→ **Objective**
Reproduce the first line and every line after it, exactly, through the one containing "wasm.setup();". Leave out the rest.

→ **Source records**
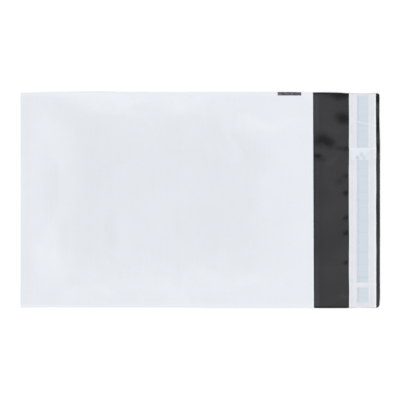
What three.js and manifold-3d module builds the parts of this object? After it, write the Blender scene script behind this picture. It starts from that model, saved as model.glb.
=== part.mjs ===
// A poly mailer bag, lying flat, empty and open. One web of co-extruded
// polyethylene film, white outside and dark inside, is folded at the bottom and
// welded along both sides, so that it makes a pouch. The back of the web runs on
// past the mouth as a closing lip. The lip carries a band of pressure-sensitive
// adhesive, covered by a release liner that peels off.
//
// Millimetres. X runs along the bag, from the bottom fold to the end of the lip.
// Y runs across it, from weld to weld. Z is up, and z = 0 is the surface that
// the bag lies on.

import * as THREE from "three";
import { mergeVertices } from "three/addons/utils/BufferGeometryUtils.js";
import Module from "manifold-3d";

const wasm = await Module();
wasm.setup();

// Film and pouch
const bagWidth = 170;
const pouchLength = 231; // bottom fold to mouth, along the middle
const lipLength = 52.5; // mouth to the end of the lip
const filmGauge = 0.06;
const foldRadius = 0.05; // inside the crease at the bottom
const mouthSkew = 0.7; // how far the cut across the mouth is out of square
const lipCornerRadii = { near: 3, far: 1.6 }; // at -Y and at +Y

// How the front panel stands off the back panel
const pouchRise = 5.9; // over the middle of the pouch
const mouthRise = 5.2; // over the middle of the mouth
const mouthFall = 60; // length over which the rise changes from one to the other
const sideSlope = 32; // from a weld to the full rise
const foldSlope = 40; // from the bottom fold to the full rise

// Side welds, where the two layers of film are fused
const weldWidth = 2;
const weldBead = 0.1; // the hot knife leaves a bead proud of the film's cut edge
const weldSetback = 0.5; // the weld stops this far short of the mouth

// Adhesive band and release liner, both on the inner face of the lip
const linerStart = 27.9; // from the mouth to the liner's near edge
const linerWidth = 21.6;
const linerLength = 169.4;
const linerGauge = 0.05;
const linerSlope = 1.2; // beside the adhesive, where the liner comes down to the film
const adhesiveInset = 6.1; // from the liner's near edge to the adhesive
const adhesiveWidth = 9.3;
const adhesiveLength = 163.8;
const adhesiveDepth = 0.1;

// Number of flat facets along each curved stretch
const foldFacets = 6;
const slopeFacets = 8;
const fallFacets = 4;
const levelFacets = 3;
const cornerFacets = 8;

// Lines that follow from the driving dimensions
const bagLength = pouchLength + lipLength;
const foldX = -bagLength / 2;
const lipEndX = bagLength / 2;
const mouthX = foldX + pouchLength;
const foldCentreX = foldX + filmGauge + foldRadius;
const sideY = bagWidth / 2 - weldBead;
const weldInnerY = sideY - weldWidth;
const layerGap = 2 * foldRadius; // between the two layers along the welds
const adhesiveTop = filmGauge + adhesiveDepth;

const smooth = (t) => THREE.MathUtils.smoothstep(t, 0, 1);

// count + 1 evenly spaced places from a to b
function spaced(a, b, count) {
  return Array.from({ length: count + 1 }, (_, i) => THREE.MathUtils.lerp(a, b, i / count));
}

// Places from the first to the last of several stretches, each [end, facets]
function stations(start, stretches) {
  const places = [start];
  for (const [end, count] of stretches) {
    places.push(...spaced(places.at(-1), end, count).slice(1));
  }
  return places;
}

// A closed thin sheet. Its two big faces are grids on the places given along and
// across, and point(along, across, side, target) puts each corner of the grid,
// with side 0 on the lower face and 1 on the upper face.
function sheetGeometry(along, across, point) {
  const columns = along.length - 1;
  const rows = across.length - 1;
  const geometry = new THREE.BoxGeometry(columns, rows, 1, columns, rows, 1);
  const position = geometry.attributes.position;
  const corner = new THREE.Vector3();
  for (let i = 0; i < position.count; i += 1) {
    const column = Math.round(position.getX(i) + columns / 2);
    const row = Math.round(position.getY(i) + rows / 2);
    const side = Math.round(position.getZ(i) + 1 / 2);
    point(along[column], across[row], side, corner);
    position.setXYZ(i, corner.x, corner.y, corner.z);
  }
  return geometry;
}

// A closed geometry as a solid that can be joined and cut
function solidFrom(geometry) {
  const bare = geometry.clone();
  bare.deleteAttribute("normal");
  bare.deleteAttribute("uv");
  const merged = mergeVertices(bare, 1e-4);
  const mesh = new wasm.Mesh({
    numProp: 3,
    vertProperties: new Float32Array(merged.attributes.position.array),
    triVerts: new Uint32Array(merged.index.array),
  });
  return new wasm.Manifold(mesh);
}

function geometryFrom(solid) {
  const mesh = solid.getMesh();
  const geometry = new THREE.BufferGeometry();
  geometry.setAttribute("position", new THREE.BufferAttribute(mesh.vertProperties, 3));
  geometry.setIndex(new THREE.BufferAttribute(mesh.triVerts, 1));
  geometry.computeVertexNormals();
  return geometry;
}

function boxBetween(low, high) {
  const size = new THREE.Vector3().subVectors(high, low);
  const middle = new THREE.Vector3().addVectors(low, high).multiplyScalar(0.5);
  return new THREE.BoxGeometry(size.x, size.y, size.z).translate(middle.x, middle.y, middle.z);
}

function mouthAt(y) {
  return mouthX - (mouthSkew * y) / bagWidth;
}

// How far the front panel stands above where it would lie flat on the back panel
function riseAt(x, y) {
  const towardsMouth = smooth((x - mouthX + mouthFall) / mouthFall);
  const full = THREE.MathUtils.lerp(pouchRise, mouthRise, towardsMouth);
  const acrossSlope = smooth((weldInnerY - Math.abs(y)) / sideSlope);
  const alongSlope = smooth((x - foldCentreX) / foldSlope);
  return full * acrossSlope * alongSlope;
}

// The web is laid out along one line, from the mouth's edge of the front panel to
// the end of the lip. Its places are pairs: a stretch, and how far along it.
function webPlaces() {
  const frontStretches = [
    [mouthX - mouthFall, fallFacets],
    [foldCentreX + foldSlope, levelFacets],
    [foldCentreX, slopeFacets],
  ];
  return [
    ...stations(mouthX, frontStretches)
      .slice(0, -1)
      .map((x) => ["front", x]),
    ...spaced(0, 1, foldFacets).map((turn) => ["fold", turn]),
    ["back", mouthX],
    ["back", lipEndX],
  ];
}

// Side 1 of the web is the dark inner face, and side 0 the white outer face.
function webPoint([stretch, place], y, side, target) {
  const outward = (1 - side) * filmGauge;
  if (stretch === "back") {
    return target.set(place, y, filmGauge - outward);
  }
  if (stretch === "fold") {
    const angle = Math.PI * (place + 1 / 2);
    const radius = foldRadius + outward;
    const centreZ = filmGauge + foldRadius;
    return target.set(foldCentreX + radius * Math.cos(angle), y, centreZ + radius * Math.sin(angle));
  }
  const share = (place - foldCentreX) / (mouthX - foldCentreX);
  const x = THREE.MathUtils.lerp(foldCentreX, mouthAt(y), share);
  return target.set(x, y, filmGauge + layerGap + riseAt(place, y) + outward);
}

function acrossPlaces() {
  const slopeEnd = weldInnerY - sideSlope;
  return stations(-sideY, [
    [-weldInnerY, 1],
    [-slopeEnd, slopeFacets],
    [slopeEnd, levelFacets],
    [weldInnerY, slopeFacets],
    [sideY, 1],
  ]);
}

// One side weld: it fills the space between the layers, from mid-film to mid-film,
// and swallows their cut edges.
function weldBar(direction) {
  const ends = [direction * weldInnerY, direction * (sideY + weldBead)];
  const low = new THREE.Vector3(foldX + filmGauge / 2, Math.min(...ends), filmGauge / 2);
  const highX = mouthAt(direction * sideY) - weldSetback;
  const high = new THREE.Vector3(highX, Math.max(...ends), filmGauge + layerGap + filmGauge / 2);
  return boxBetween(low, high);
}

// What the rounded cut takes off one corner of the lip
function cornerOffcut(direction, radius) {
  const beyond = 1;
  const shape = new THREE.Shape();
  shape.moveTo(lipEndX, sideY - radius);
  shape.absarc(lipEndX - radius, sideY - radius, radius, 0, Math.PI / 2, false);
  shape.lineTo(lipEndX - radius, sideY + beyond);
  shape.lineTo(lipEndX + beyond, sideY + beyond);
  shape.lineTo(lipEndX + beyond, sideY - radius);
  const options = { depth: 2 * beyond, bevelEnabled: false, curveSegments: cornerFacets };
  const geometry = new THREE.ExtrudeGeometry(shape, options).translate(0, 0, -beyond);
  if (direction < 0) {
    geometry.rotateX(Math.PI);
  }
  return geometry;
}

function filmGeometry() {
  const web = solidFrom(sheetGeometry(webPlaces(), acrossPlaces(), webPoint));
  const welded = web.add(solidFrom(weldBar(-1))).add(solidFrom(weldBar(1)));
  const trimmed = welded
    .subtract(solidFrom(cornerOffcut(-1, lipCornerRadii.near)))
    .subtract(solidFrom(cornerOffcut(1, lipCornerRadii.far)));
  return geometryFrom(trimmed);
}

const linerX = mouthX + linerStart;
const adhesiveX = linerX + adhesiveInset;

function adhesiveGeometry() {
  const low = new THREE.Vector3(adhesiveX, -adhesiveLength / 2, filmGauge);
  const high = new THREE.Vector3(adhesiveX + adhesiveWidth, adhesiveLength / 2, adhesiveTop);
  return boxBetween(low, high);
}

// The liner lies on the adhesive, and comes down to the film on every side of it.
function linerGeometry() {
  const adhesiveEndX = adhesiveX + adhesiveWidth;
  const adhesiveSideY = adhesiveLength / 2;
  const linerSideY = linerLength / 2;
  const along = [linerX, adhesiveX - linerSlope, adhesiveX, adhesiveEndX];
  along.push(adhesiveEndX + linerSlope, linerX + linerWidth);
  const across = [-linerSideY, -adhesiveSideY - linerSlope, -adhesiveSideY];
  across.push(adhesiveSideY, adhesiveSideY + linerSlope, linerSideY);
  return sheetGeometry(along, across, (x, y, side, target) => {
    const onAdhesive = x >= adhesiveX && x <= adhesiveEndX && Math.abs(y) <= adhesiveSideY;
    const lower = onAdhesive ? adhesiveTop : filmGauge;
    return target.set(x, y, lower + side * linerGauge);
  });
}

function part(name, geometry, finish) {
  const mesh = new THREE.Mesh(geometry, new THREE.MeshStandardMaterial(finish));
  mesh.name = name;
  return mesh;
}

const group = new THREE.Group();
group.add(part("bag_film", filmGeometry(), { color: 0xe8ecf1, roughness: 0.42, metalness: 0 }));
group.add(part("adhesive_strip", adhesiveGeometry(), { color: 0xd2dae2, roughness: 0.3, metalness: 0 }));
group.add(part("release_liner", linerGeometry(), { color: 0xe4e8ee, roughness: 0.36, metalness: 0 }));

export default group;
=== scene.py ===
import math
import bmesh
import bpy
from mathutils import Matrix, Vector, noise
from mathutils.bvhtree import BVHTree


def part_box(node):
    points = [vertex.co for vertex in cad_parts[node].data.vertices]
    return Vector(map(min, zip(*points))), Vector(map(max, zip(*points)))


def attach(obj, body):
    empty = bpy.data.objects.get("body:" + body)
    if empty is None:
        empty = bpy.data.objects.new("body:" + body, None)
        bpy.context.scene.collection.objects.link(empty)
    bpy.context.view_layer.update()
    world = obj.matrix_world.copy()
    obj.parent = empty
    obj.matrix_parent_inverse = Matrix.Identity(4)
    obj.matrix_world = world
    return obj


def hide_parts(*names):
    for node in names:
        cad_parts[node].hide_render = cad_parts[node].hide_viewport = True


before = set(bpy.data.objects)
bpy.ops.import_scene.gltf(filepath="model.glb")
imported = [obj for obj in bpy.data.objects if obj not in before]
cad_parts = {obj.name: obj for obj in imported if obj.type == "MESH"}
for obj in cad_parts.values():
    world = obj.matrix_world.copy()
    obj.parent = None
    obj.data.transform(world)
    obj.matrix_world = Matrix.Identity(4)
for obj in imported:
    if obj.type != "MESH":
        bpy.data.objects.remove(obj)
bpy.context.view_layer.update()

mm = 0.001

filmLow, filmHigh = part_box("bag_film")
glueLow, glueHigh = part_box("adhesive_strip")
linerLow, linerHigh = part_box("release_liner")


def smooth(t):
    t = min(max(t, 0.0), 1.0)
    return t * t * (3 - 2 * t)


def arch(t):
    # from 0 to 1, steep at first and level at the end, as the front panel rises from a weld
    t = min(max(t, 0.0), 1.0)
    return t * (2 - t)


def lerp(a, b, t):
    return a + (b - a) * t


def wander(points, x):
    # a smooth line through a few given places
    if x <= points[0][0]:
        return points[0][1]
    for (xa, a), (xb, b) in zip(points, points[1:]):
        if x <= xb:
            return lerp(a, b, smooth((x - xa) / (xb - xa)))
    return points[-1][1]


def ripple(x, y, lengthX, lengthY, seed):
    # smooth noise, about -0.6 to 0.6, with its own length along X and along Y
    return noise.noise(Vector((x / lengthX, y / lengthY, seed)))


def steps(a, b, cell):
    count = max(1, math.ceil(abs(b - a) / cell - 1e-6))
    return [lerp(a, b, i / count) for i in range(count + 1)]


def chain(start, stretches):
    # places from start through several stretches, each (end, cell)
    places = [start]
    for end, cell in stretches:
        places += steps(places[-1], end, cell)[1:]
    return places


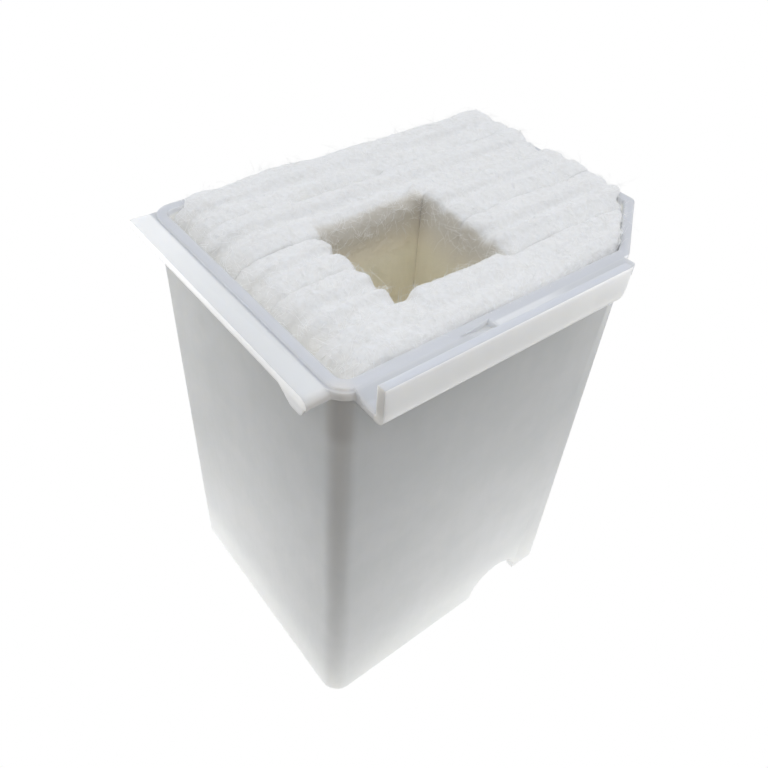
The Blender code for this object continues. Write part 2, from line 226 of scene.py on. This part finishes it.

→ **Correct output**
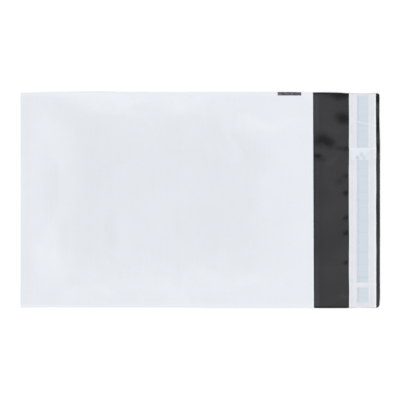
What three.js and manifold-3d module builds the parts of this object? After it, write the Blender scene script behind this picture. It starts from that model, saved as model.glb.
=== part.mjs ===
// A poly mailer bag, lying flat, empty and open. One web of co-extruded
// polyethylene film, white outside and dark inside, is folded at the bottom and
// welded along both sides, so that it makes a pouch. The back of the web runs on
// past the mouth as a closing lip. The lip carries a band of pressure-sensitive
// adhesive, covered by a release liner that peels off.
//
// Millimetres. X runs along the bag, from the bottom fold to the end of the lip.
// Y runs across it, from weld to weld. Z is up, and z = 0 is the surface that
// the bag lies on.

import * as THREE from "three";
import { mergeVertices } from "three/addons/utils/BufferGeometryUtils.js";
import Module from "manifold-3d";

const wasm = await Module();
wasm.setup();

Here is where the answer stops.